Write a function that takes a file, and creates a grid of plots showing the first N events. Use this function to plot the first 9 events in the first file of each particle type in a 3 by 3 grid. You only need to show one view.

In [None]:
def PlotEvents(FileName, N_Events):
    ### BEGIN SOLUTION

    # Fill in your solution here        
    
    ### END SOLUTION
    pass

N_Events=9

for aFile in FileLists:
    FileName=FileLists[aFile][0]
    ParticleName=os.path.basename(FileName).split('_')[0]
    
    print ParticleName,":"
    PlotEvents(FileName,N_Events)

### Exercise 3.2.2- Train Yourself

By looking closely at each particle type, identify at least one "feature" that would allow you to by eye uniquely identify that particle type. 

Type you answer in this box.

### BEGIN SOLUTION

- muon/antimuon: your description here
- electron/antielectron: your description here
- pion: your description here
- pionPlus/pionMinus: your description here
- kaonPlus/kaonMinus: your description here
- photon: your description here
- nue/nuebar: your description here
- numu/numubar: your description here
- proton/antiproton: your description here

### END SOLUTION

## Validation

Now we have to setup a validation process. We will first assign each particle type a unique index. Then we will load some events of each particle type, mix them while keeping track of the indecies. Finally we will present the images to the handscanner, ask them to classify, and keep track of how well they do.

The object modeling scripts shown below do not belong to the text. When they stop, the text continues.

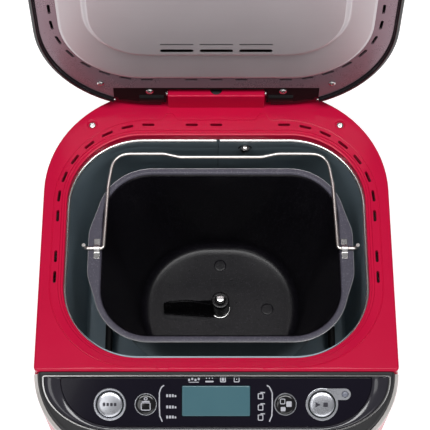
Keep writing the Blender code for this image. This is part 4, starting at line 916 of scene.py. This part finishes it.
def tile(u, v, wide, high, base, corner=0.0003, thick=INK):
    """A small rounded tile."""
    points = outline(wide / 2, -high / 2, high / 2, corner, corner, straight=0)[::4]
    return [[(x + u, y + v, w) for x, y in points] for w in (base, base + thick)]


def line(points, width, base):
    """A flat stroke along a path."""
    path = [Vector((x, y)) for x, y in points]
    sides = []
    for i, here in enumerate(path):
        ahead = (path[min(i + 1, len(path) - 1)] - path[max(i - 1, 0)]).normalized()
        sides.append((here, Vector((-ahead.y, ahead.x)) * width / 2))
    loop = [p + n for p, n in sides] + [p - n for p, n in reversed(sides)]
    return [[(p.x, p.y, w) for p in loop] for w in (base, base + INK)]


def hollow(u, v, wide, high, base, width=0.0004, corner=0.0008, thick=INK):
    """The outline of a rounded rectangle, as a closed stroke."""
    rows = []
    for inset, w in ((0.0, base), (0.0, base + thick), (width, base + thick), (width, base)):
        points = outline(wide / 2, -high / 2, high / 2, corner, corner, inset, 0)[::4]
        rows.append([(x + u, y + v, w) for x, y in points])
    return (rows, True)


def marks(name, shapes, material=pale_ink, body="machine"):
    skins = [shape if isinstance(shape, tuple) else (shape, False) for shape in shapes]
    return piece(name, skins, material, body, plane=PANEL, sharp=30.0)


FACE = -0.0006  # the plate's top
LOW, THICK = 0.0007, 0.0006  # the foot and height of a sign on a small cap
ON_LARGE = (0.0014, 0.0003, 0.0005)  # foot, corner and height on a large cap
u, v = MENU
bars = [tile(u - 0.0042 + k * 0.0028, v + 0.0002, 0.0019, 0.0024, *ON_LARGE) for k in range(4)]
bars += [tile(u - 0.0042, v + 0.0004, 0.0005, 0.0034, *ON_LARGE)]
marks("menu_bars", bars, dark_ink, "menu_button_body")
u, v = START
points = [(u - 0.005, v - 0.002), (u - 0.0012, v), (u - 0.005, v + 0.002)]
signs = [[level(points, w) for w in (0.0014, 0.0019)], tile(u + 0.0026, v, 0.0034, 0.0034, *ON_LARGE)]
marks("start_signs", signs, dark_ink, "start_button_body")
u, v = LOAF
signs = [hollow(u, v - 0.0014, 0.0074, 0.0062, LOW, 0.0007, 0.0012, THICK),
         tile(u, v + 0.0024, 0.0058, 0.0009, LOW, 0.0003, THICK),
         hollow(u, v + 0.0044, 0.0028, 0.0022, LOW, 0.0006, 0.0008, THICK)]
marks("loaf_sign", signs, body="loaf_button_body")
u, v = CRUST
signs = [hollow(u - 0.0022, v + 0.0024, 0.004, 0.0042, LOW, 0.0006, 0.0009, THICK),
         tile(u + 0.0026, v + 0.0004, 0.004, 0.0042, LOW, 0.0006, THICK),
         tile(u - 0.0018, v - 0.0034, 0.0036, 0.0032, LOW, 0.0006, THICK)]
marks("crust_signs", signs, body="crust_button_body")
brackets = []
for sign, top_u, low_u in ((-1, 0.0393, 0.0429), (1, 0.0381, 0.0421)):
    path = [(top_u, -0.0101), (top_u + 0.0018, -0.0113), (top_u + 0.0029, -0.0133), (low_u, -0.016),
            (low_u, -0.025), (low_u - 0.0003, -0.033), (low_u - 0.0022, -0.0375)]
    brackets.append(line([(sign * x, y) for x, y in path], 0.0009, FACE))
marks("panel_brackets", brackets)
labels = []
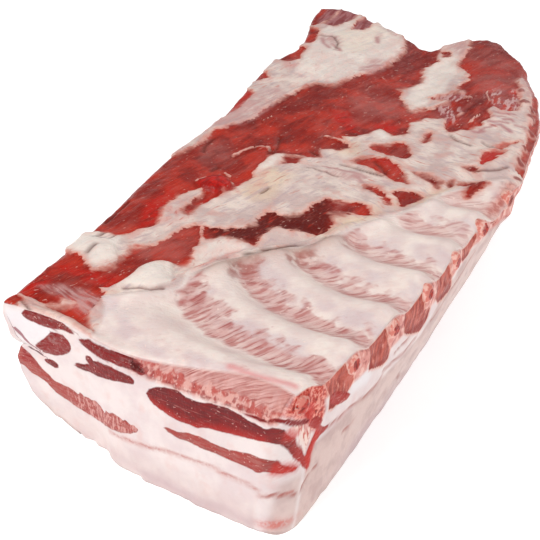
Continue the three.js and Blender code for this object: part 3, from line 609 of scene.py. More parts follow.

Read through and try to understand the following code which setups up 2 dictionaries we will use to uniquely identify particle types. 

In [None]:
import numpy as np

# Assign index to particle type
ParticleTypesIndexMap = {}

for i,ParticleType in enumerate(FileLists.keys()):    
    ParticleTypesIndexMap[ParticleType]=i
    
# Merge particle/anti-particle
for ParticleName in ParticleTypesIndexMap:
    if 'bar' in ParticleName:
        try:
            ParticleicleTypesIndexMap[ParticleName]=ParticleTypesIndexMap[ParticleName.split('bar')[0]]
        except:
           pass
    
    if 'anti' in ParticleName:
        try:
            ParticleTypesIndexMap[ParticleName]=ParticleTypesIndexMap[ParticleName.split('anti')[1]]
        except:
            pass
        
    if 'Minus' in ParticleName:
        try:
            ParticleTypesIndexMap[ParticleName]=ParticleTypesIndexMap[ParticleName.split('Minus')[0]+"Plus"]
        except:
            pass
    
print "Index map:"
print ParticleTypesIndexMap

# Reverse Map
ParticleTypesIndexMapR={}

for p in ParticleTypesIndexMap:
    if ParticleTypesIndexMap[p] not in ParticleTypesIndexMapR:
        ParticleTypesIndexMapR[ParticleTypesIndexMap[p]]=p

print "Reverse Index map:"
print ParticleTypesIndexMapR



Now we load the data and mix them:

In [None]:
Data_X = None
Data_Y = None
N_Events_perType=10

for ParticleType in FileLists:
    # Open the first file
    FileName=FileLists[ParticleType][1] # we will take the 2nd file so we don't use the training sample for validation
    print "Opening:",FileName
    f=h5py.File(FileName,"r")
    
    # Get the images/features
    images=np.array(f["images"][:N_Events_perType])
    
    # Warn if not enough events
    N_Events_read=images.shape[0]
    if not N_Events_read==N_Events_perType:
        print "Warning: Sample", FileName, "had only",N_Events_read,"events."
    
    # Assign labels
    labels=np.empty(N_Events_read)
    labels.fill(ParticleTypesIndexMap[ParticleType])

    # Store some of them
    try:
        # If we have already read some data, add to it
        Data_X=np.concatenate((Data_X,np.array(images,dtype="float32")))
        Data_Y=np.concatenate((Data_Y,np.array(labels,dtype="float32")))
    except:
        # If we haven't read any data yet
        Data_X=images
        Data_Y=labels
    
        
    f.close()

print Data_X.shape, Data_Y.shape

def shuffle_in_unison_inplace(a, b):
    assert len(a) == len(b)
    p = np.random.permutation(len(a))
    return a[p], b[p]
    
Data_X,Data_Y=shuffle_in_unison_inplace(Data_X,Data_Y)    


##  Exercise 3.3.1

The following code presents images and asks the handscanner for a type. Read through it carefully. Try it out. Then instrument this code so it keeps track of success and failures. The goal is to create a confusion matrix, a table that keeps track of how often each particle type is correctly identified and how often it is misidentified as any other type.  

In [None]:
View=0

for image in Data_X:
    PlotEvent(image)
    plt.show()
    
    print "Select Type from:", ParticleTypesIndexMapR
    try:
        answer=int(raw_input('Input:'))
    except ValueError:
        print "Not a number"
        
    # Stop loop
    if answer==-1:
        break
    
    print "You selected:", ParticleTypesIndexMapR[answer]
        

##  Exercise 3.3.2

Make yourself the handscanner. Use above code to go through the full data sample and create a confusion matrix.

## Exercise 3.4.1
Write a function that downsamples all of images by summing samples to reduce the 4096 long dimension of the data.

## Exercise 3.4.2
Write a function that returns a sub-region in the 4096 long dimention where the total charge is max.